Hedge funds are feeling the fallout from last year’s lousy performance and volatility. A total of 305 funds liquidated in the fourth quarter, up from 257 in the previous quarter and 203 in the fourth quarter of 2014, according to a new report from HFR. Altogether, 979 hedge funds shut down last year, up from 864 in 2014, the highest number in one year since 2009, when 1,023 funds liquidated.
At the same time, the number of new funds declined, to 183 in the fourth quarter from 269 the previous quarter. This is the lowest quarterly launch total since 2009, according to HFR. Altogether in 2015, 968 funds were launched, down from 1,040 in 2014, the fewest in a single year since 935 funds launched in 2010.
“The hedge fund industry experienced a contraction in the number of funds in 2015, despite continued growth in investor capital to a record level, as investor risk aversion increased, resulting in capital redemptions from funds which had underperformed through the recent financial market volatility,” says Kenneth Heinz, president of HFR, in a press release. “Investors have become increasingly discriminating in their capital allocations, and the environment for launching a new fund continues to be extremely competitive.”
Starboard Value cut its stake in Four Corners Property Trust to 4.7 percent. As a result, the New York activist hedge fund no longer needs to report transactions in the stock unless the firm again meets or exceeds the 5 percent threshold. Four Corners holds real estate and restaurant assets spun off from Orlando, Florida-based Darden Restaurants.

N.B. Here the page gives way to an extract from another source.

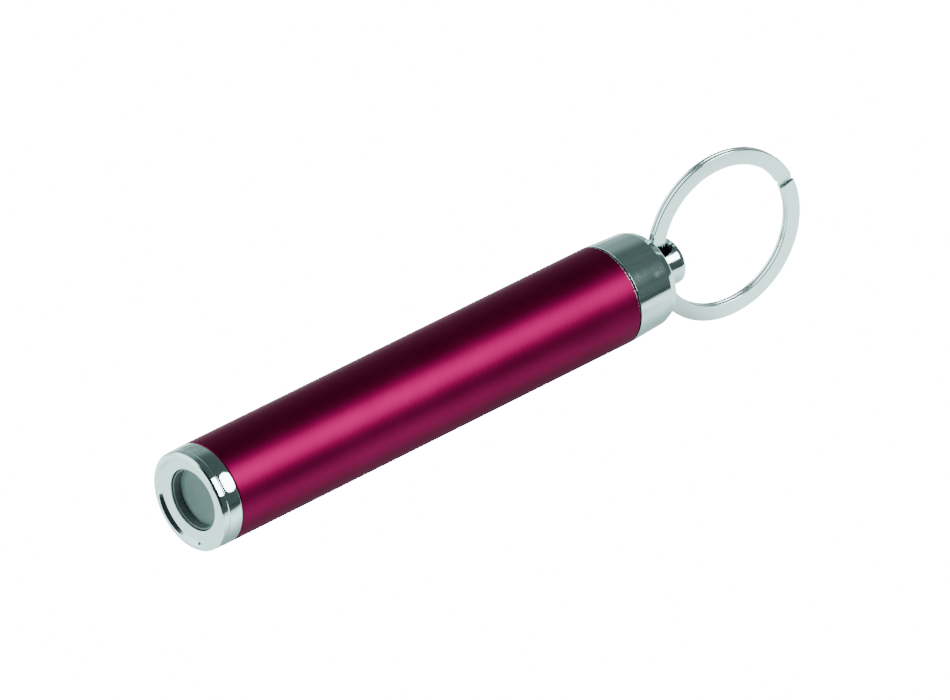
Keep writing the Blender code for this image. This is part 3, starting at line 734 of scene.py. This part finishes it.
cap_outline = eased([
    (POCKET_END, 0.0), (POCKET_END, POCKET_RADIUS), (SPIGOT_FRONT, POCKET_RADIUS, 0.0001),
    (SPIGOT_FRONT, SPIGOT_RADIUS, 0.0003),
    *thread_rows(SPIGOT_FRONT + 0.0006, 0.0776, SPIGOT_RADIUS),
    (SEAL_GROOVE_FRONT, SPIGOT_RADIUS), (SEAL_GROOVE_FRONT, SEAL_GROOVE),
    (SEAL_GROOVE_BACK, SEAL_GROOVE), (SEAL_GROOVE_BACK, SPIGOT_RADIUS),
    (SEATED, SPIGOT_RADIUS, 0.00005), (SEATED, BARREL_RADIUS, 0.00005),
    (CAP_BACK - 0.0020, 0.00763, 0.0006), (CAP_BACK - 0.0006, 0.0071, 0.0008),
    (CAP_BACK, 0.0056, 0.0009), (CAP_BACK, 0.0),
], 0.00006, 7)
cap = lathed("cap_body", cap_outline, 224, cap_thread)


def on_boss(station, across, up):
    return on_torch(station, across, up + BOSS_RISE)


boss = lathed("boss", eased([
    (CAP_BACK - 0.0010, 0.0), (CAP_BACK - 0.0010, 0.0042), (CAP_BACK - 0.0001, 0.0042),
    *arc((CAP_BACK + 0.00035, 0.0042), 0.00053, 180, 270, 5)[1:],
    (BOSS_END - 0.0008, 0.00375, 0.0005), (BOSS_END, 0.00372, 0.0005), (BOSS_END, 0.0),
], 0.00005, 7), 160, place=on_boss)
cut(cap, boss, "UNION")


def down_hole(height, across, along):
    return (FRONT + HOLE_AT + along, across, AXIS_HEIGHT + BOSS_RISE + height)


trumpet = []
trumpet_steps = 24
for step in range(trumpet_steps + 1):
    height = -0.0048 + 0.0096 * step / trumpet_steps
    flare = max(abs(height) - 0.0024, 0.0) / 0.0014
    trumpet.append((height, 0.0022 + 0.0005 * min(flare, 1.0) ** 2))
drill = lathed("boss_drill", [(-0.0049, 0.0), *trumpet, (0.0049, 0.0)], 96, place=down_hole)
cut(cap, drill, "DIFFERENCE")
cap = shaded(cap, 38)

# The cross hole is dull inside, and its colour is painted nearly black there: a painted shade in
# the hole.
capped = surface(
    "cap_chrome", ((0.69, 0.84, 0.83), (0.76, 0.88, 0.87)), (0.06, 0.10), 5.0, 0.0000003,
    Metallic=1.0,
)
from_hole = (capped.along("X") - (FRONT + HOLE_AT)) ** 2.0 + capped.along("Y") ** 2.0
painted_hole_shade = capped.ramp(from_hole, 0.00222**2, 0.0024**2, 1.0, 0.0)
handled = capped.ramp(capped.noise(0.35, 5.0, rough=0.65), 0.50, 0.72)
capped.feed(
    Base_Color=capped.blend(painted_hole_shade, capped.colour, (0.045, 0.050, 0.050)),
    Roughness=capped.rough + 0.10 * handled + 0.35 * painted_hole_shade,
)
installed(cap, capped, "tail_cap", "tail_cap")

o_ring = shaded(lathed(
    "cap_o_ring", arc((0.0788, 0.00615), 0.00042, 0, 345, 23), 144,
))
installed(o_ring, rubber, "tail_seal", "tail_cap")

clip_wire = 0.0003
clip = wound(
    "seat_snap_ring", sweep=math.radians(300), start_angle=math.radians(30),
    first_radius=0.0045, last_radius=0.0045, first_lift=0.0, last_lift=0.0, climb_from=0.0,
    climb_to=1.0, wire_width=2 * clip_wire, wire_height=2 * clip_wire,
    wire_rounding=0.98 * clip_wire, steps=90, metal=steel,
)
clip.data.transform(Matrix.Translation((0, 0, 0.08115 - clip_wire)))
clip.data.transform(laid_down)
installed(shaded(clip), steel, "seat_clip", "tail_cap")


# === Split ring =======================================================================
# Flat spring wire with rolled edges, wound twice and nickel-plated. A short jog takes it
# from one layer to the other beside its square-cut end.

RING_RADIUS = 0.01415
RING_WIDTH = 0.00255
RING_PITCH = 0.0007
RING_GAP = 0.000305
ring_yaw, ring_lean = -6.9, 4.6
jog = 6
first_share = (360 - jog) / (720 - jog)
ring = wound(
    "ring_wire", sweep=-math.radians(720 - jog), start_angle=math.radians(22),
    first_radius=RING_RADIUS - RING_WIDTH / 2, last_radius=RING_RADIUS - RING_WIDTH / 2,
    first_lift=RING_PITCH / 2, last_lift=-RING_PITCH / 2, climb_from=first_share,
    climb_to=first_share + jog / (720 - jog), wire_width=RING_WIDTH, wire_height=0.0006,
    wire_rounding=0.00017, steps=560, metal=nickel,
)
reach = CAP_BACK + RING_GAP + RING_RADIUS - HOLE_AT
yawed = Matrix.Rotation(math.radians(ring_yaw), 4, "Z")
swing = Matrix.Translation(on_torch(HOLE_AT, 0, 0)) @ yawed
leant = Matrix.Rotation(math.radians(90 - ring_lean), 4, "X")
stood = Matrix.Translation((reach, 0, 0.002)) @ leant
ring.data.transform(swing @ stood)
plated = surface(
    "bright_nickel", ((0.82, 0.95, 0.92), (0.90, 0.98, 0.96)), (0.10, 0.19), 7.0, 0.0000025,
    Metallic=1.0,
)
rubbed = plated.ramp(plated.noise(0.8, 6.0, rough=0.7), 0.55, 0.75)
plated.feed(Roughness=plated.rough + 0.09 * rubbed)
installed(shaded(ring), plated, "split_ring", "split_ring")


# === Floor, light and camera ==========================================================
# A plain white table, a large softbox up to the tail side, and a dim, patchy room with a
# pale window towards the head. The camera sees the table and the room as plain white, and
# reflections see their darker tones: on the table a painted pool of light, with a painted
# shadow under and beside the torch.

floor_rise, floor_run = 0.00416, 0.1063
floor_tilt = math.atan2(floor_rise, floor_run)
paper_white = 17.0
floor_mesh = bmesh.new()
bmesh.ops.create_grid(
    floor_mesh, x_segments=1, y_segments=1, size=1.6,
    matrix=Matrix.Translation((0.0466, 0, -0.00002)) @ Matrix.Rotation(floor_tilt, 4, "Y"),
)
floor = piece_of("table", floor_mesh)
for polygon in floor.data.polygons:
    if polygon.normal.z < 0:
        polygon.flip()
table_material = bpy.data.materials.new("white_table")
table_material.use_nodes = True
table = Shading(table_material.node_tree)
seen = table.node("LightPath")
spot = table.node("NewGeometry")
x, y = (table.node("SeparateXYZ", {"Vector": spot}, index) for index in (0, 1))
# Seen in reflections, the table carries a painted shadow under and beside the torch and a painted
# pool of light that fades to the front and back.
under_cap = table.ramp(x, 0.020, 0.032) - table.ramp(x, 0.040, 0.052)
beside = table.ramp(y.size(), 0.006, 0.021, 0.21 + 0.14 * under_cap, 1.0)
ahead_of_bezel = table.ramp(x, -0.0598, -0.0568, 0.8, 0.0)
beyond_boss = table.ramp(x, 0.034, 0.050)
unshadowed_table = beside.larger(ahead_of_bezel).larger(beyond_boss)
outwards = (0.0 - y) - 0.22 * (x + 0.04)
in_front = table.ramp(outwards, 0.022, 0.060, 1.0, 0.04)
to_the_back = table.ramp(y, 0.030, 0.090, 1.0, 0.56)
nearer = table.ramp(x, -0.055, 0.020, 2.75, 2.15)
shade_before_cap = table.ramp(0.0 - y, 0.010, 0.034, 1.0, 1.0 - 0.5 * under_cap)
strength = nearer * unshadowed_table * in_front * shade_before_cap * to_the_back
matte = table.node("Emission", {"Color": (0.74, 1.0, 0.96, 1.0), "Strength": strength})
white = table.node("Emission", {"Color": (1.0, 1.0, 1.0, 1.0), "Strength": paper_white})
mixed = table.node("MixShader", {0: seen, 1: matte, 2: white})
table.node("OutputMaterial", {"Surface": mixed})
table_material.cycles.emission_sampling = "NONE"
floor.data.materials.append(table_material)

world = bpy.data.worlds.new("studio")
bpy.context.scene.world = world
world.use_nodes = True
room = Shading(world.node_tree)
away = room.node("TexCoord", output=0)
ahead = room.node("SeparateXYZ", {"Vector": away}, 1)
above = room.node("SeparateXYZ", {"Vector": away}, 2)
round_torch = above.maths("ARCTAN2", above, 0.0 - ahead) * (180 / math.pi)
behind = room.ramp(round_torch, 110.0, 148.0, 0.0, 0.30)
further = room.ramp(round_torch, 160.0, 180.0, 0.0, 0.25)
patches = room.node("TexNoise", {"Vector": away, "Scale": 4.0, "Detail": 4.0})
to_the_tail = room.node("SeparateXYZ", {"Vector": away})
glimmer = room.ramp(to_the_tail, 0.58, 0.68, 0.0, 0.035)
front_side = room.ramp(round_torch, 85.0, 95.0, 0.35, 1.0)
dimmed = front_side.larger(room.ramp(to_the_tail, 0.0, 0.30, 0.30, 1.0))
window = room.ramp(to_the_tail, 0.06, -0.06) * room.ramp(round_torch, 96.0, 116.0, 0.0, 2.6)
level = (0.105 + behind + further + glimmer) * (0.5 + 1.0 * patches) * dimmed + window
dim = room.node("Background", {"Color": (0.74, 1.0, 1.0, 1.0), "Strength": level})
white = room.node("Background", {"Color": (1.0, 1.0, 1.0, 1.0), "Strength": paper_white})
seen = room.node("LightPath")
room.node("OutputWorld", {"Surface": room.node("MixShader", {0: seen, 1: dim, 2: white})})

softbox = bpy.data.lights.new("softbox", "AREA")
softbox.shape = "ELLIPSE"
softbox.color = (0.86, 1.0, 0.98)
away_from_axis = 0.60
lift = math.radians(44.5)
half_height = math.radians(21)
radiance = 13.5
from_x, to_x = 0.13, 0.48
softbox.size = to_x - from_x
softbox.size_y = 2 * away_from_axis * math.tan(half_height)
softbox.energy = radiance * math.pi * softbox.size * softbox.size_y * math.pi / 4
lamp = bpy.data.objects.new("softbox", softbox)
lamp.location = (
    (from_x + to_x) / 2, -away_from_axis * math.cos(lift), away_from_axis * math.sin(lift),
)
lamp.rotation_euler = (math.radians(90) - lift, 0, 0)
bpy.context.scene.collection.objects.link(lamp)

camera_data = bpy.data.cameras.new("camera")
camera_data.sensor_width = 36
camera_data.lens = 436.93
camera_data.clip_start = 0.1
camera_data.clip_end = 10
camera = bpy.data.objects.new("camera", camera_data)
azimuth, drop, roll = 0.8256316, 0.5827456, 0.0105552
look = Vector((
    math.cos(drop) * math.cos(azimuth), math.cos(drop) * math.sin(azimuth), -math.sin(drop),
))
right = look.cross(Vector((0, 0, 1))).normalized()
up = right.cross(look)
across = math.cos(roll) * right + math.sin(roll) * up
upright = math.cos(roll) * up - math.sin(roll) * right
stands = Vector((-0.926428 + FRONT, -1.062040, 0.954290 + AXIS_HEIGHT))
turned = Matrix((across, upright, -look)).transposed().to_4x4()
camera.matrix_world = Matrix.Translation(stands) @ turned
bpy.context.scene.collection.objects.link(camera)
bpy.context.scene.camera = camera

Shares of Vivint, a solar company based in Provo, Utah, fell 4.4 percent to close at $3.46 after Credit Suisse cut its price target on the stock from $16.50 to $6. The bank points out in a note to clients that on Monday the company reported fourth-quarter results “that reinforced the uncertainty of the company’s outlook,” particularly after Vivint terminated its merger deal with struggling SunEdison last week. Vivint is now suing St. Peters, Missouri-based SunEdison for willful breach of the agreement. Credit Suisse said it cut its forecasts and target “given the difficult liquidity position and what may prove to be a lengthy rebuilding process.” At year end, Los Angeles-based Canyon Capital Advisors was Vivint’s second-largest shareholder.
Shares of Laval, Quebec-based Valeant Pharmaceuticals International fell another 11.5 percent to close at $29.69. The stock is now down nearly 90 percent from its summer high, badly hurting a number of hedge fund firms that invested heavily in it.